Lithium: the gift of Pachamama

Raquel Gutierrez

In the south-western province of Nor Lipez in Bolivia lies the world's largest deposit of lithium. The vast and spectacular Uyuni salt flats sit 3,600 metres above sea level. They are shaped like an inverted cone, 400 metres deep, in which layers of salts have sedimented, interwoven between layers of mud and brine, in which the mineral salts have dissolved.

In recent years, lithium's commercial value has risen astronomically. The development of laptops and mobile phones has depended on lithium batteries, and demand has grown to the point where it is now profitable to exploit the mineral even when it is found in a place as remote and inaccessible as this.

Uyuni is in the department of Potosí, the site of the legendary Cerro Rico (rich hill), which supplied the Spanish colonial regime with silver for 200 years. Mining continued there in the 20th century, particularly after the Bolivian revolution of 1952 which nationalised the mines, creating among the Bolivian people the collective belief that they were now the owners of huge potential wealth that would never again be exploited by "foreign interests".

So strong was this belief that the first attempt to exploit lithium commercially, in 1992 – 10 years before the wave of popular uprisings in defence of Bolivia's natural resources which would culminate in the election of Evo Morales – led to a period of protests across the region, and the then government of Jaime Paz Estenssoro was forced to break its contract with the Lithco corporation.

Today, the potential exploitation of Bolivian lithium exposes contradictions within Morales's government, and the possibility of social conflict, as multilayered as the salt lake itself.

On the one hand, Morales decreed in 2008 that the state would take full control of the exploitation of lithium. A new arm of the Bolivian Mining Corporation was set up with the aim of constructing a plant for the mineral's exploitation.

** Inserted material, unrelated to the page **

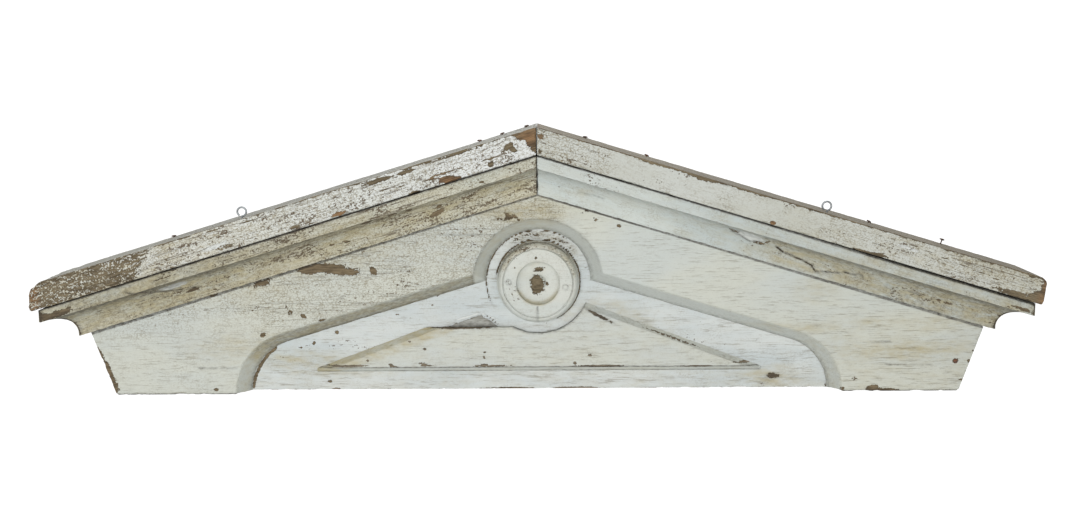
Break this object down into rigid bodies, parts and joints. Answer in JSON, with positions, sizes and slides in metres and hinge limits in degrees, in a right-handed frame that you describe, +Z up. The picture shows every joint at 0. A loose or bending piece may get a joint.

On the other hand, since 2009 the Bolivian government has begun negotiations with foreign companies with a view to signing contracts for its industrial production. Interested parties include the Japanese firms Mitsubishi and Sumitomo. And there are other possibilities, too: Morales has travelled widely looking for possible joint investment in lithium production with Chinese, Russian and Iranian firms.

Through such partnerships Morales hopes to further fund a number of social welfare projects through the so-called conditional transfer of resources – small amounts of money are given to families, so long as certain conditions are met (for instance, that children are sent to school). This is central to the government's social strategy.

However, the indigenous population of Bolivia's western areas, who are among the poorest people in the country and who have strong communal traditions, appear to disagree with the policy. The social movements that brought Morales to power have mobilised over recent months around demands for local development, and in defence of water rights. In the mind of many Bolivians, the most important thing is that local communities decide on the uses of resources in their own territory.

Bolivia today is undergoing a reconstruction of the state, in the course of which progressive nationalist policies find themselves in conflict with a highly politicised population with its own vision of how best to utilise "the gifts of Pachamama (Mother Earth)". Not only do the Uyuni salt flats sit above multiple layers of strategic minerals, they also raise questions of how to use them – to which there are multiple answers.